Ben Berend, also from Steamboat Springs and getting his first Olympic start, came up with a big-time ski jump to open the competition that had him pumping his fists almost before he was finished with his actual landing. He couldn’t follow that up in the cross-country ski race, but was the second-best American, placing 39th.

“That’s just the way it goes, highs and lows,” said Berend, who got the start Tuesday in the place of Taylor Fletcher, who struggled from the jump hill in training. “It’s hard not to feel a little frustrated. I wanted to race a little faster than that.”

Ben Loomis, from Eau Claire, Wisconsin, was in right after Berend, placing 40th and Steamboat’s Jasper Good was 43rd.

Berend had the 44th-best ski time and his fellow young teammates were similar, Loomis at 35th and Good at 39th.

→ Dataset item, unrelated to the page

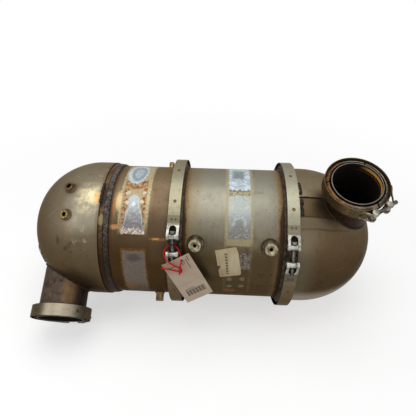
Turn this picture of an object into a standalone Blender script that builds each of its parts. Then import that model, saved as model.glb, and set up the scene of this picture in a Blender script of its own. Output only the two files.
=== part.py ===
"""Diesel particulate filter of a truck: an oxidation catalyst and a soot filter in two stainless cans,
joined by V-band clamps, with a domed inlet head, a pressed two-half outlet head and two side pipes.

Metres, +Z up. The cans lie along X. The part rests on its two large clamps and on the latch of the
inlet clamp. Angles about the cans' axis start at the front (-Y) of the unrolled assembly and rise upwards.
"""

import math

import bmesh
import bpy
from mathutils import Matrix, Vector

# Clearance and sheet
FIT = 0.0003                      # between pieces that touch
SHEET = 0.0015                    # the cans' stainless sheet
HEAD_SHEET = 0.002                # the heads' thicker pressing sheet
SEAM_GAP = 0.0016                 # open seam between the two halves of the outlet head

# Cans and what they hold
CAN_RADIUS = 0.1525               # outside, a twelve-inch can
CATALYST_LENGTH = 0.170
FILTER_LENGTH = 0.2424
MAT_SPACE = 0.0113                # between a brick and its can
BRICK_SETBACK = 0.013             # from the joint between the cans to each brick
CATALYST_BRICK_GAP = 0.015        # from the catalyst brick to its can's far end
FILTER_BRICK_GAP = 0.0164
MAT_INSET = 0.009                 # the mat is this much shorter at each end than its brick

# Heads
INLET_HEAD_STEP = 0.0068          # from the can's outside to the dome's
INLET_SKIRT = 0.0365              # straight part of the inlet dome
INLET_DEPTH = 0.1448              # crowned part
INLET_RIM = 0.159                 # from the catalyst joint to the dome's open rim
OUTLET_HEAD_STEP = 0.0051
OUTLET_SKIRT = 0.0197
OUTLET_RIM_GAP = 0.0008           # between the rear clamp and the outlet head's rim
OUTLET_DEPTH = 0.1682
RING_OVERLAP = 0.026              # how far the ring reaches under the inlet dome's skirt
RING_REACH = 0.011                # how far it shows past the dome's rim
BEAD_WIDTH = 0.011                # weld bead that runs from the ring down to the can

# Pipes
PIPE_RADIUS = 0.0508              # four-inch pipe, outside
PIPE_WALL = 0.002
PIPE_HUB_WALL = 0.0022            # hub of a pipe's flange
PIPE_ROOT = 0.04                  # from the cans' axis to where a pipe starts before it is trimmed
INLET_PIPE_PLACE = 0.262          # from the catalyst joint back to the pipe's axis
INLET_PIPE_ANGLE = math.radians(-66.2)
INLET_PIPE_LEAN = math.radians(1.3)
INLET_PIPE_REACH = 0.2257         # from the cans' axis to the open end
OUTLET_PIPE_PLACE = 0.1187        # from the filter's far joint on to the pipe's axis
OUTLET_PIPE_ANGLE = math.radians(32.4)
OUTLET_PIPE_REACH = 0.2143

# V-band clamps: the band, the retainers inside it and the latch
BAND_WIDTH = 0.0254
BAND_SHEET = 0.0015
LARGE_BAND_STEP = 0.019           # from a can's outside to its clamp's
SMALL_BAND_STEP = 0.0136          # from a pipe's outside to its clamp's
LARGE_FOOT_STEP = 0.0052          # from a can's outside to the feet of its retainers
SMALL_FOOT_STEP = 0.0045
RETAINER_SHEET = 0.0016
RETAINER_SLACK = 0.0007           # between the band and the retainers' crown
CROWN_HALF = 0.0045               # half width of the retainers' flat crown
LEG_HALF = 0.0113                 # half width at the feet of their legs
FLANGE_FACE = 0.0009              # from the joint's middle plane to a flange face
GASKET_THICKNESS = 0.0012
GASKET_INSET = 0.003              # inside the flanges' lips
GASKET_STEP = 0.001               # outside the flanges' bore
HUB_REACH = 0.016                 # how far a flange's hub runs along its can
HEAD_HUB_EXTRA = 0.008            # the outlet head's flange runs this much further
LEG_SLACK = 0.00045               # between a leg and the flange's cone
LIP_SLACK = 0.0008                # between the crown and the flange's lip
RETAINER_OFFSETS = (0, 122, 234)  # degrees from the latch to the three gaps
RETAINER_GAP = 0.0045
TRUNNION_RADIUS = 0.006
TRUNNION_SPACING = 0.037          # between the two trunnions of a latch
BOLT_RADIUS = 0.004
BOLT_OVERHANG = 0.024             # thread past its trunnion
BOLT_HEAD_RADIUS = 0.0070
BOLT_HEAD_HEIGHT = 0.0055
LOOP_TAIL = 0.026                 # from a trunnion to where the strap meets the band again
SLOT_WIDTH = 0.0146               # slot of the strap loops
SLOT_REACH = 0.022                # from a trunnion to the slot's round end
LATCH_ANGLES = {                  # degrees in each clamp's own frame
    "front": 7.4,
    "rear": 11.4,
    "inlet": -86.0,
    "outlet": -56.0,
}

# Sensor bosses, fittings and stubs
DOME_BOSS_RADIUS = 0.0102
DOME_BOSS_HEIGHT = 0.009
DOME_BOSS_BORE = 0.0058
DOME_BOSS_PLACE = 0.0342          # along the axis from the end of the dome's skirt
DOME_BOSS_ANGLE = math.radians(34.8)
FITTING_RADIUS = 0.0092
FITTING_HEIGHT = 0.008
FITTING_BORE = 0.0045
FITTING_PLACE = 0.0326
FITTING_ANGLE = math.radians(11.6)
PAD_RADIUS = 0.0184               # welded pad of a filter pressure port
PAD_HEIGHT = 0.005
PORT_RADIUS = 0.0130
PORT_HEIGHT = 0.022
PORT_SEAT_RADIUS = 0.0078
PORT_SEAT_DEPTH = 0.003
PORT_BORE = 0.0034
PORT_BORE_DEPTH = 0.016
FRONT_PORT_PLACE = 0.0447         # from the filter's front joint
FRONT_PORT_ANGLE = -7.3           # degrees
REAR_PORT_PLACE = 0.0435          # from the filter's rear joint
REAR_PORT_ANGLE = -8.0
STUB_RADIUS = 0.0092
STUB_HEIGHT = 0.021
STUB_PLACE = 0.044                # from the catalyst joint back to the stub
STUB_ANGLE = math.radians(-80)
STUB_BORE = 0.0050
PROBE_RADIUS = 0.0066
PROBE_HEIGHT = 0.022
PROBE_PLACE = 0.035
PROBE_ANGLE = math.radians(104)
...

“I definitely didn’t come into the Olympics on the best jumping form and I’ve been able to take some steps in the right direction,” Good said. “It’s hugely important for me personally to come into these Games and get the experience so I understand how the whole process works so I don’t show up when I want to put myself in the hunt and I’m massively overwhelmed by everything.”

Fletcher had the 10th-fastest ski time, and it nearly carried him to a mark he’s been aiming for at this Olympics: a top-10 finish.

After jumping to 18th place in the normal hill competition last week he felt he had a strong chance to ski up into the top 10, but his cited a miss on the wax of his skis as a reason he was unable to make up any serious ground on the cross-country course.

The skis were dialed in Tuesday, he said, and indeed he made up some places, from a 23rd-place jump to 17th. But, he briefly had more. He worked his way up through the pack in the first part of the race and sat in 10th place as he led a big pack of racers into the fourth and final lap of the 10-kilometer race.

He unwound a bit there, giving up those spots to match his 17th-place finish in the normal hill event.

“They put in a pretty hard attack on the backside of the course and I wasn’t quite able to hang with it,” he said. “I think I’m happy. I put together a solid race today, so that was a relief. That was my big stress coming into today, but definitely led a little too much throughout the race and suffered at the end. “

Next up for Nordic combined at the 2018 Olympics is the team event, set for Thursday. It’s an event where the Americans won silver in 2010 and where they placed sixth in 2014, but one where they’re not expected to place high this time.